A semi-hard boiled sugar slab mixed with nuts (usually almonds) or fruit pieces and slightly aerated, traditionally by the addition of beaten egg white but, in commercial products sometimes by other methods (Acton 1845, etc)


Original Receipt from 'Modern Cookery for Private Families' by Eliza Acton (Acton 1845);

NOUGAT.
This is a preparation of barley sugar, and almonds, fiIberts, or pistachio-nuts, of which good confectioners, both foreign and English, make a great variety of highly ornamental dishes. We must, however, confine our directions to the most common and simple mode of serving it.

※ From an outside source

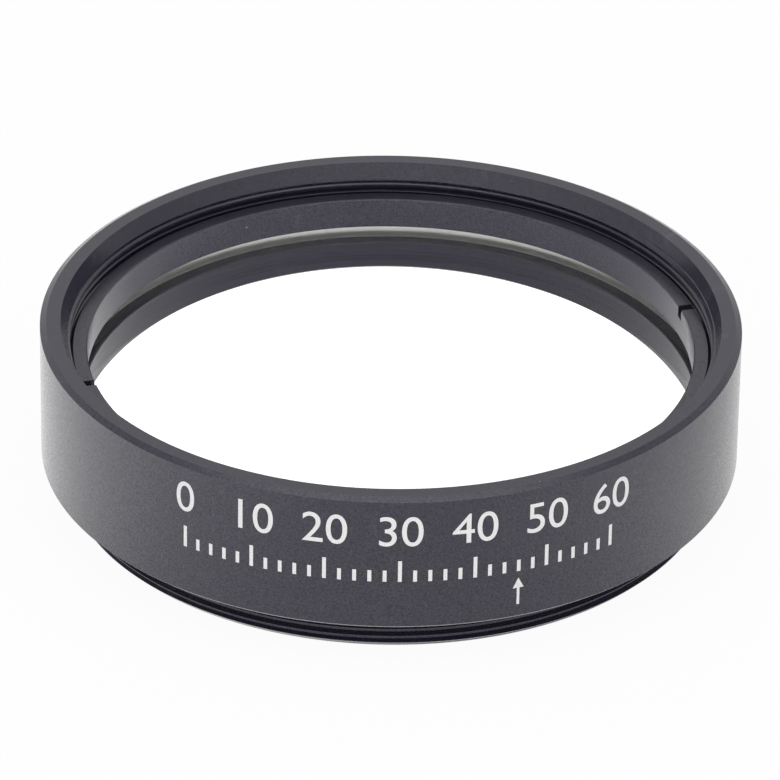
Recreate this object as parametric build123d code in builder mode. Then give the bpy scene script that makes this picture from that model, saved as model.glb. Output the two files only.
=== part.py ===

Blanch twelve ounces of fine Jordan almonds in the usual way, wipe them very dry, split them in halves, and spread them upon tins or dishes; dry them in a very gentle oven, without allowing them to brown; or if the flavour be liked better so, let them be equally coloured to a pale gold tint: they should then be often turned while in the oven. Boil to barley sugar in a small preserving-pan six ounces of highly-refined sugar, throw in the almonds, mix them with it well without breaking them, turn the nougat on to a dish slightly rubbed with oil, spread it out quickly, mark it into squares, and cut it before it is cold; or pour it into a mould, and with an oiled lemon spread it quickly, and very thin over it, and turn it out when cool. It must at all times be carefully preserved from damp; and should be put into a dry tin box as soon as it is cold.

Sugar, 6 oz.; almonds, 12 oz.

Another and more expeditious way of making it, is to boil the sugar to caramel without any water: the proportion of almonds can be diminished at pleasure, but the nougat should always be well filled with them.